● **TASK OBJECTIVE**:
Everything from the line containing "NICKEL, 0.3, 1.0)" to the line containing "shown = obj.evaluated_get(depsgraph)", both lines included, must be copied exactly; nothing else should be.

● **GIVEN DATA**:

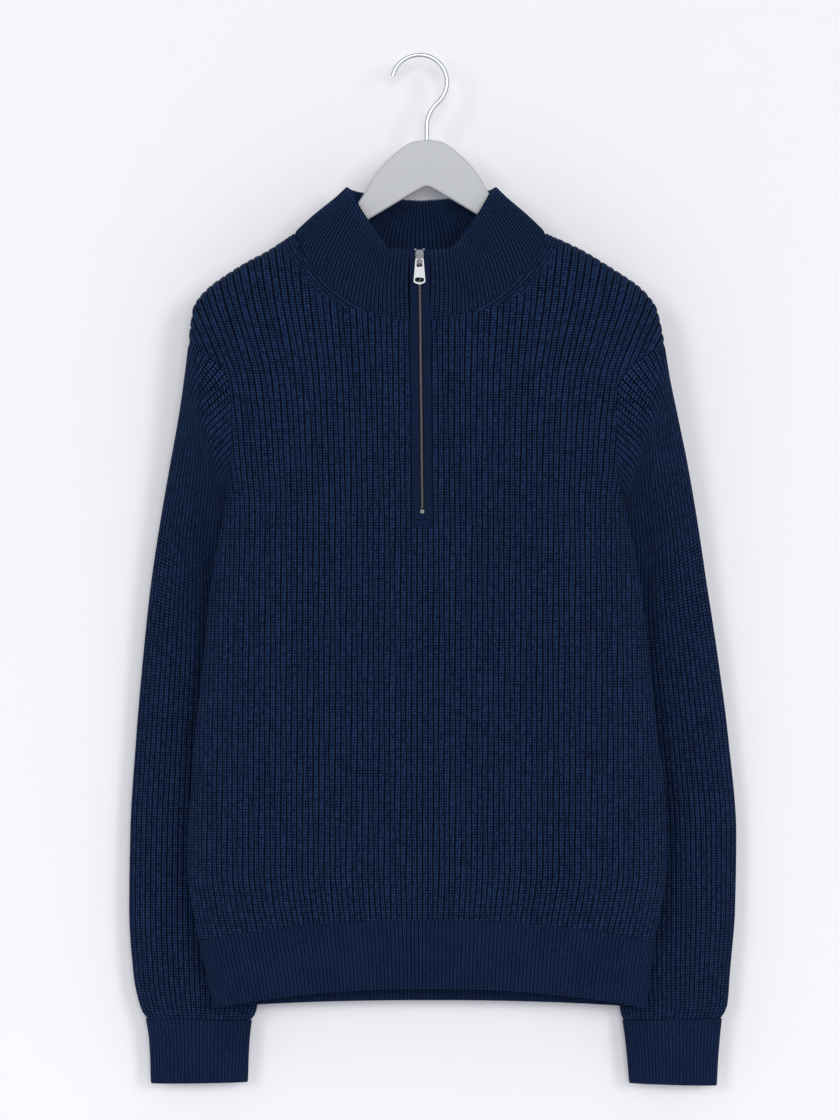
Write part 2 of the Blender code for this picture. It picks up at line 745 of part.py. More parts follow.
def slider_piece(collar, metal):
    """Front plate with its bridge, back plate, and the post between them, as one casting."""
    y = float(front_line(collar, (SLIDER_TOP_Z + SLIDER_END_Z) / 2))
    half = [(x, SLIDER_TOP_Z + drop) for x, drop in SLIDER_OUTLINE]
    outline = half + [(-x, z) for x, z in reversed(half)]
    front = plate("zip_slider", outline, [y + v for v in SLIDER_FRONT_Y], metal)
    back = plate("slider_back", outline, [y + v for v in SLIDER_BACK_Y], metal)
    post_y = (y + SLIDER_FRONT_Y[1] - 0.4, y + SLIDER_BACK_Y[0] + 0.4)
    post = box("slider_post", (-POST_HALF, POST_HALF), post_y, POST_Z, metal)
    wide = (-BRIDGE_HALF, BRIDGE_HALF)
    bridge = box("slider_bridge", wide, [y + v for v in BRIDGE_Y], BRIDGE_Z, metal)
    wider = (-BRIDGE_HALF - 1, BRIDGE_HALF + 1)
    hole = box("bridge_hole", wider, [y + v for v in BRIDGE_HOLE_Y], BRIDGE_HOLE_Z, metal)
    bridge = combine(bridge, "DIFFERENCE", hole)
    return combine(front, "UNION", bridge, post, back)


def pull_piece(collar, metal):
    """The pull tab hangs from its top bar, which lies in the slider's bridge."""
    y = float(front_line(collar, (SLIDER_TOP_Z + SLIDER_END_Z) / 2)) + PULL_AXIS_Y
    half = PULL_THICK / 2
    right = [
        (PULL_TOP_HALF - 0.5, half),
        (PULL_TOP_HALF, half - 0.6),
        (PULL_LOW_HALF, PULL_SIDE_END),
        (PULL_LOW_HALF - 0.8, PULL_SIDE_END - 0.7),
        (0.8, PULL_POINT + 0.1),
    ]
    outline = right + [(-x, z) for x, z in reversed(right)]
    pull = plate("zip_pull", outline, (-half, half), metal)
    wider = (-half - 1, half + 1)
    hole = box("pull_hole", (-PULL_HOLE_HALF, PULL_HOLE_HALF), wider, PULL_HOLE_Z, metal)
    slot_outline = list(PULL_SLOT) + [(-x, z) for x, z in PULL_SLOT[-2::-1]]
    slot = plate("pull_slot", slot_outline, wider, metal)
    combine(pull, "DIFFERENCE", hole, slot)
    pull.location = (0, MM * y, MM * PULL_AXIS_Z)
    return pull


def hanger_piece(plastic):
    """The hanger's outline, extruded, its edges rounded, with a socket for the hook."""
    reach = column(HANGER_TOP, HANGER_COLUMNS, "reach")
    height = column(HANGER_TOP, HANGER_COLUMNS, "z")
    top = list(zip(reach, height))
    end = reach[-1]
    under = []
    for r in (end, end - 2.5, *HANGER_UNDER_REACHES):
        soft = sqrt(r * r + HANGER_UNDER_ROUND**2) - HANGER_UNDER_ROUND
        under.append((r, HANGER_UNDER_Z - HANGER_UNDER_SLOPE * soft))
    under[0] = (end, under[0][1] + 4)
    right = top[1:] + under
    outline = [(HANGER_X + x, z) for x, z in right] + [(HANGER_X, HANGER_UNDER_Z)]
    outline += [(HANGER_X - x, z) for x, z in reversed(right)] + [(HANGER_X, top[0][1])]
    hanger = plate("hanger", outline, (-HANGER_HALF, HANGER_HALF), plastic)
    rounded = hanger.modifiers.new("edges", "BEVEL")
    rounded.width = HANGER_EDGE * MM
    rounded.segments = 2
    rounded.limit_method = "ANGLE"
    rounded.angle_limit = radians(60)
    graph = bpy.context.evaluated_depsgraph_get()
    done = bpy.data.meshes.new_from_object(hanger.evaluated_get(graph))
    hanger.modifiers.clear()
    hanger.data = done
    socket = HOOK_WIRE / 2 + GAP
    turn = [2 * pi * i / SOCKET_SIDES for i in range(SOCKET_SIDES)]
    heights = (HOOK_SOCKET_Z, HANGER_TOP[0][1] + 3)
    points = [(HANGER_X + socket * cos(a), socket * sin(a), z) for z in heights for a in turn]
    faces = [tuple(range(SOCKET_SIDES)), tuple(range(SOCKET_SIDES, 2 * SOCKET_SIDES))]
    for i in range(SOCKET_SIDES):
        j = (i + 1) % SOCKET_SIDES
        faces.append((i, j, SOCKET_SIDES + j, SOCKET_SIDES + i))
    cutter = make_object("hook_socket", points, faces, plastic, smooth=False)
    return combine(hanger, "DIFFERENCE", cutter)


def hook_route():
    """The wire's centre line: round the rail, back round a second bend, then straight down."""
    top = HOOK_WIRE / 2
    first = np.array([0.0, top - HOOK_RADIUS])
    across = HANGER_X + HOOK_BEND_RADIUS
    rise = sqrt((HOOK_RADIUS + HOOK_BEND_RADIUS) ** 2 - across**2)
    second = np.array([across, first[1] - rise])
    meet = atan2(second[1] - first[1], second[0] - first[0])
    points = []
    for a in np.linspace(radians(HOOK_TIP_ANGLE), meet, 26):
        points.append(first + HOOK_RADIUS * np.array([cos(a), sin(a)]))
    for a in np.linspace(meet + pi, pi, 9)[1:]:
        points.append(second + HOOK_BEND_RADIUS * np.array([cos(a), sin(a)]))
    points.append(np.array([HANGER_X, second[1] - 8]))
    points.append(np.array([HANGER_X, HOOK_SOCKET_Z + GAP]))
    return [(x, 0.0, z) for x, z in points]


def hook_piece(wire):
    """The hook as a curve with a round section and filled ends."""
    curve = bpy.data.curves.new("hanger_hook", "CURVE")
    curve.dimensions = "3D"
    curve.bevel_depth = MM * HOOK_WIRE / 2
    curve.bevel_resolution = 3
    curve.use_fill_caps = True
    route = hook_route()
    line = curve.splines.new("POLY")
    line.points.add(len(route) - 1)
    for point, place in zip(line.points, route):
        point.co = (*(MM * c for c in place), 1)
    curve.materials.append(wire)
    made = bpy.data.objects.new("hanger_hook", curve)
    bpy.context.scene.collection.objects.link(made)
    return made


def main():
    for old in list(bpy.data.objects):
        bpy.data.objects.remove(old)
    yarn = material("navy_rib_knit", NAVY, 0.9)
    tape = material("navy_zip_tape", NAVY_TAPE, 0.8)
    metal = material("satin_nickel", NICKEL, 0.3, 1.0)
    plastic = material("grey_moulded_plastic", HANGER_GREY, 0.5)
    wire = material("zinc_plated_wire", WIRE, 0.3, 1.0)
    grids = body_pieces(yarn)
    sleeve_pieces(grids, yarn)
    collar = collar_piece(grids, yarn)
    zip_pieces(collar, yarn, tape, metal)
    slider_piece(collar, metal)
    pull_piece(collar, metal)
    hanger_piece(plastic)
    hook_piece(wire)


main()
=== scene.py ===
# %% [markdown]
# # A quarter zip sweater in rib knit, on its hanger
# This file dresses a measured model of a sweater. The measured model, called the frame, is a
# set of plain solids made in CAD, in metres, with Z up. The front of the sweater looks
# towards -Y, the wearer's right sleeve is at -X, and the origin is the inside of the hook.
# Each cell below makes one piece or one finish, and the text before it says what the real
# thing is and why it is made this way here.

from math import atan2, cos, pi, radians, sin, sqrt

import bmesh
import bpy
import numpy as np
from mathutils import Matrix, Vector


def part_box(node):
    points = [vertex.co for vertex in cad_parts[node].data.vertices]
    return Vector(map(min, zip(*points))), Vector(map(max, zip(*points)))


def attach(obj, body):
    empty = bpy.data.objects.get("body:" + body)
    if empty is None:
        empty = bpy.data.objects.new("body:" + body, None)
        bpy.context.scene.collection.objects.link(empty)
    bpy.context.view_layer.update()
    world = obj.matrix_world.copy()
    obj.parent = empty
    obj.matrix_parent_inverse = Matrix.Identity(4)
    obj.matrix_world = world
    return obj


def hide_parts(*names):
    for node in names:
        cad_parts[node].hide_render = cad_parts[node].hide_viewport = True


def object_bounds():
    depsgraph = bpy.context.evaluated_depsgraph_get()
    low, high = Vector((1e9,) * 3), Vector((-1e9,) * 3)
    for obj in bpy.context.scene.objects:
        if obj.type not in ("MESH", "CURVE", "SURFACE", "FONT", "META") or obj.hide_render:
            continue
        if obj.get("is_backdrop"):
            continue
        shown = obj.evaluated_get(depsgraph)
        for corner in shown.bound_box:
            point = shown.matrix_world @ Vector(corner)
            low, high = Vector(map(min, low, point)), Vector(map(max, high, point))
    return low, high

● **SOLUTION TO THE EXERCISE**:
    metal = material("satin_nickel", NICKEL, 0.3, 1.0)
    plastic = material("grey_moulded_plastic", HANGER_GREY, 0.5)
    wire = material("zinc_plated_wire", WIRE, 0.3, 1.0)
    grids = body_pieces(yarn)
    sleeve_pieces(grids, yarn)
    collar = collar_piece(grids, yarn)
    zip_pieces(collar, yarn, tape, metal)
    slider_piece(collar, metal)
    pull_piece(collar, metal)
    hanger_piece(plastic)
    hook_piece(wire)


main()
=== scene.py ===
# %% [markdown]
# # A quarter zip sweater in rib knit, on its hanger
# This file dresses a measured model of a sweater. The measured model, called the frame, is a
# set of plain solids made in CAD, in metres, with Z up. The front of the sweater looks
# towards -Y, the wearer's right sleeve is at -X, and the origin is the inside of the hook.
# Each cell below makes one piece or one finish, and the text before it says what the real
# thing is and why it is made this way here.

from math import atan2, cos, pi, radians, sin, sqrt

import bmesh
import bpy
import numpy as np
from mathutils import Matrix, Vector


def part_box(node):
    points = [vertex.co for vertex in cad_parts[node].data.vertices]
    return Vector(map(min, zip(*points))), Vector(map(max, zip(*points)))


def attach(obj, body):
    empty = bpy.data.objects.get("body:" + body)
    if empty is None:
        empty = bpy.data.objects.new("body:" + body, None)
        bpy.context.scene.collection.objects.link(empty)
    bpy.context.view_layer.update()
    world = obj.matrix_world.copy()
    obj.parent = empty
    obj.matrix_parent_inverse = Matrix.Identity(4)
    obj.matrix_world = world
    return obj


def hide_parts(*names):
    for node in names:
        cad_parts[node].hide_render = cad_parts[node].hide_viewport = True


def object_bounds():
    depsgraph = bpy.context.evaluated_depsgraph_get()
    low, high = Vector((1e9,) * 3), Vector((-1e9,) * 3)
    for obj in bpy.context.scene.objects:
        if obj.type not in ("MESH", "CURVE", "SURFACE", "FONT", "META") or obj.hide_render:
            continue
        if obj.get("is_backdrop"):
            continue
        shown = obj.evaluated_get(depsgraph)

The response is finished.